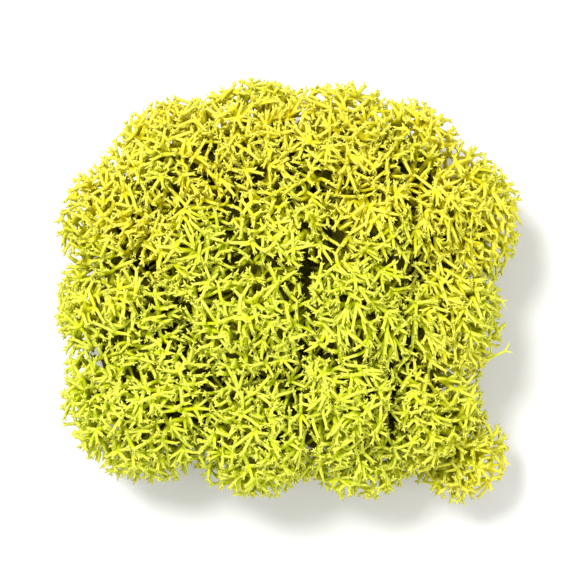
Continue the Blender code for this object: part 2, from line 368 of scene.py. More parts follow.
class Head:
    """One head's outside, as in the frame. Every point array is count by 3."""

    def __init__(self, number, row):
        x, y, top, radius, foot = (value * MM for value in row[:5])
        self.node = "head_%02d" % number
        self.green = row[5]
        self.place = np.array((x, y))
        self.radius = radius
        self.foot = foot
        self.middle = top - radius
        self.centre = np.array((x, y, self.middle))
        self.walls = []
        self.near = [self]
        self.lobes = None

    def find_walls(self, heads):
        for other in heads:
            if other is self:
                continue
            across = other.place - self.place
            distance = math.hypot(*across)
            if distance > self.radius + other.radius:
                continue
            reach = (distance ** 2 + self.radius ** 2 - other.radius ** 2) / (2.0 * distance)
            self.walls.append((across / distance, reach))
            self.near.append(other)

    def axis(self, heights):
        share = lean(heights)
        return np.stack([self.place[0] * share, self.place[1] * share, heights], axis=-1)

    def in_cell(self, points):
        """True where a point is on this head's side of the walls, or just over them."""
        share = lean(points[:, 2])
        flat = points[:, :2] - self.place * share[:, None]
        inside = np.ones(len(points), bool)
        for way, reach in self.walls:
            inside &= flat @ way < reach * share + OVERLAP
        return inside

    def waist(self, heights):
        """How far up to the middle each height is, from 0 to 1, and the radius there."""
        share = np.clip((heights - self.foot) / (self.middle - self.foot), 0.0, 1.0)
        swell = np.sin(0.5 * math.pi * share) ** SWELL_POWER
        return share, FOOT_RADIUS + (self.radius - FOOT_RADIUS) * swell

    def depth(self, points):
        """How deep each point lies under this head's outside."""
        dome = self.radius - np.linalg.norm(points - self.centre, axis=1)
        share, radius = self.waist(points[:, 2])
        across = np.linalg.norm(points - self.axis(points[:, 2]), axis=1)
        flank = (radius - across) * flank_slope(share)
        flank = np.where(points[:, 2] < self.foot, flank - (self.foot - points[:, 2]), flank)
        return np.where(points[:, 2] >= self.middle, dome, flank)

    def out(self, points):
        """The way out of the head from each point."""
        share = self.waist(points[:, 2])[0]
        flank = unit(points - self.axis(points[:, 2]))
        flank[:, 2] = -DROOP * (1.0 - share)
        dome = points - self.centre
        return unit(np.where((points[:, 2] >= self.middle)[:, None], dome, flank))

    def scatter(self, count, depth, rng):
        """Points at random at one depth under the head's outside."""
        angle = rng.uniform(0.0, math.tau, count)
        around = np.stack([np.cos(angle), np.sin(angle)], axis=1)
        rise = rng.random(count)
        dome = np.concatenate([around * np.sqrt(1.0 - rise ** 2)[:, None], rise[:, None]], axis=1)
        dome = self.centre + dome * (self.radius - depth)[:, None]
        heights = self.foot + (self.middle - self.foot) * rng.random(count)
        share, radius = self.waist(heights)
        flank = self.axis(heights)
        flank[:, :2] += around * np.maximum(radius - depth / flank_slope(share), 0.0)[:, None]
        return np.where((rng.random(count) < 0.5)[:, None], dome, flank)


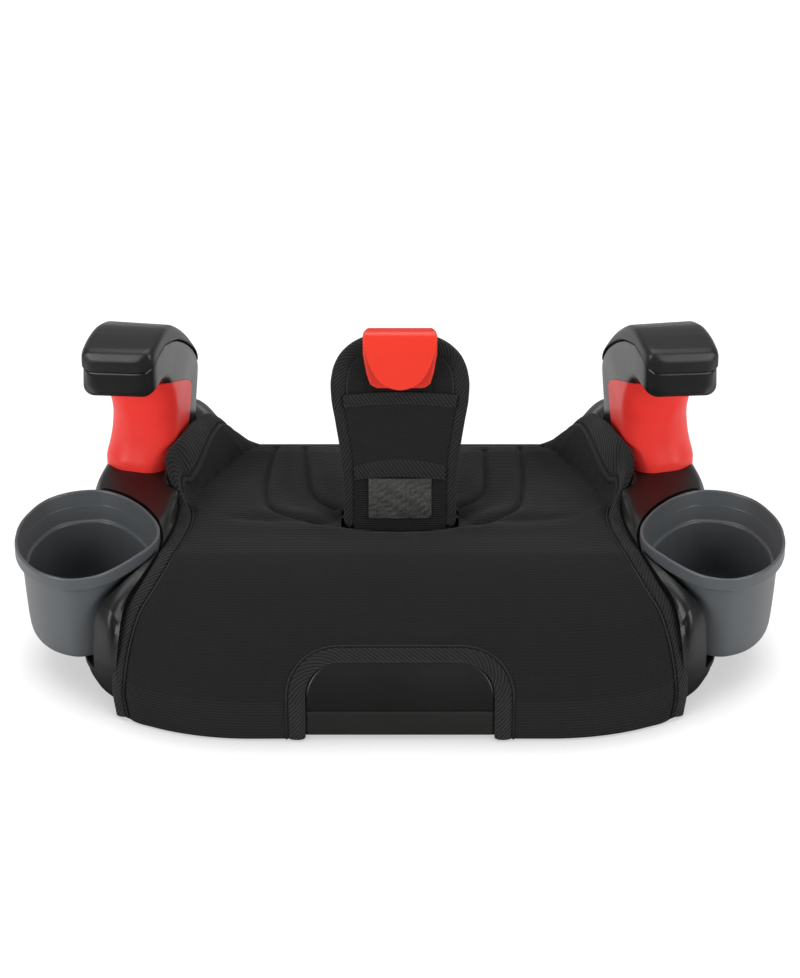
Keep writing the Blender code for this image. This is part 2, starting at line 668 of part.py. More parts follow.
def arm_spot(side, run, out):
    """Scene x and y of a point in the arm's own frame: run back from the tip, out from the arm's centre line."""
    run -= ARM_SKEW * out * (1 - ease(run / 45))
    x = ARM_X - run * math.sin(ARM_TOE) + out * math.cos(ARM_TOE)
    depth = ARM_DEPTH + run * math.cos(ARM_TOE) + out * math.sin(ARM_TOE)
    return side * x, depth + FRONT_Y


def arm_section(side, upper, lower, half, shift, upper_radius, lower_radius, steps=5):
    """Rounded rectangle between two (run, z) points."""
    run = Vector((upper[0] - lower[0], upper[1] - lower[1]))
    size = run.length
    run.normalize()
    ring = []
    corners = ((1, size, upper_radius, 0), (-1, size, upper_radius, 90), (-1, 0, lower_radius, 180),
               (1, 0, lower_radius, 270))
    for sign, edge, radius, start in corners:
        radius = min(radius, size * 0.48, half * 0.95)
        middle_out = sign * (half - radius)
        middle_up = edge - radius if edge else radius
        for i in range(steps):
            turn = math.radians(start + 90 * i / (steps - 1))
            out = middle_out + radius * math.cos(turn)
            up = middle_up + radius * math.sin(turn)
            along = lower[0] + run.x * up
            x, y = arm_spot(side, along, shift + out)
            level = lower[1] + run.y * up
            roll = ARM_ROLL * (1 - ease((along - 40) / 70)) * ease((level - 120) / 60)
            ring.append((x, y, level - roll * out))
    return ring


def arm_rings(side, grow, foot):
    """Rings of the post's tenon, grown for its socket."""
    rings = []
    for z, taper in ((foot, 2.0), (90, 0.0), (112, 0.0)):
        upper = (SEAM[-1][0] - taper + grow, z)
        lower = (UNDER[-1][0] + taper - grow, z)
        half = ARM_HALF[-1] - taper + grow
        rings.append(arm_section(side, upper, lower, half, ARM_SHIFT[-1], 10, 19))
    return rings


def arm_body_rings(side, skin):
    """Rings of the arm and post from the tip to the pedestal; `skin` draws the front and sides in for the core."""
    rings = []
    for n, (upper, lower) in enumerate(zip(SEAM, UNDER)):
        run = Vector((upper[0] - lower[0], upper[1] - lower[1])).normalized()
        start = (lower[0] + run.x * skin, lower[1] + run.y * skin)
        end = (upper[0] + run.x * (6 if skin else 0), upper[1] + run.y * (6 if skin else 0))
        bend = ease((n - 4) / 5)
        rings.append(arm_section(side, end, start, ARM_HALF[n] - skin, ARM_SHIFT[n], 2.0 + 8 * bend,
                                 8 + 11 * bend))
    return rings


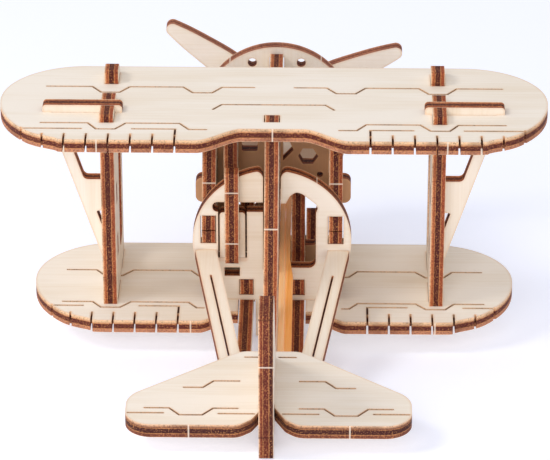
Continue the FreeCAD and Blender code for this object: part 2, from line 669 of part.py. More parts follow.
def make_firewall():
    flat = disc_face(0.0, BODY_AXIS_Z, 21.8)
    cuts = rod_holes() + [shaft_hole(), keel_arm_slot()]
    for side in (1, -1):
        span = sorted((side * (SIDE_Y - 2.1), side * (SIDE_Y + 3.5)))
        cuts.append(box_face(span[0], span[1], 21.9, 30.1))
    return slab(cut_faces(flat, cuts), "across", FIREWALL_X)


def make_engine_star():
    """Nine cylinders round a crankcase, cut as one star."""
    flats = [disc_face(0.0, BODY_AXIS_Z, 11.5)]
    for k in range(9):
        angle = 110.0 + k * 40.0
        flats.append(stroke_face([around(9.0, angle), around(17.0, angle)], 5.6))
        flats.append(stroke_face([around(14.0, angle), around(18.0, angle)], 8.0))
    star = joined([slab(flat, "across", STAR_X) for flat in flats])
    for hole in rod_holes() + [shaft_hole(), keel_arm_slot()]:
        star = star.cut(slab(hole, "across", STAR_X))
    return star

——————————

Write out again, exactly, the lines from the start of the entries up to and including the one with "head's outside, as". Nothing else belongs in the reply.

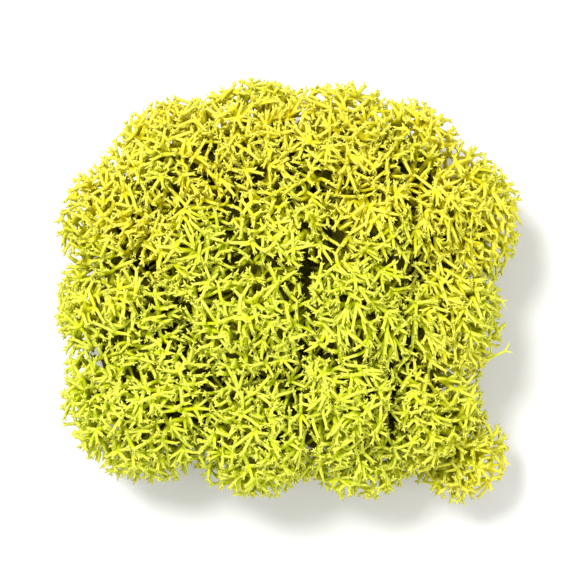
Continue the Blender code for this object: part 2, from line 368 of scene.py. More parts follow.
class Head:
    """One head's outside, as in the frame. Every point array is count by 3."""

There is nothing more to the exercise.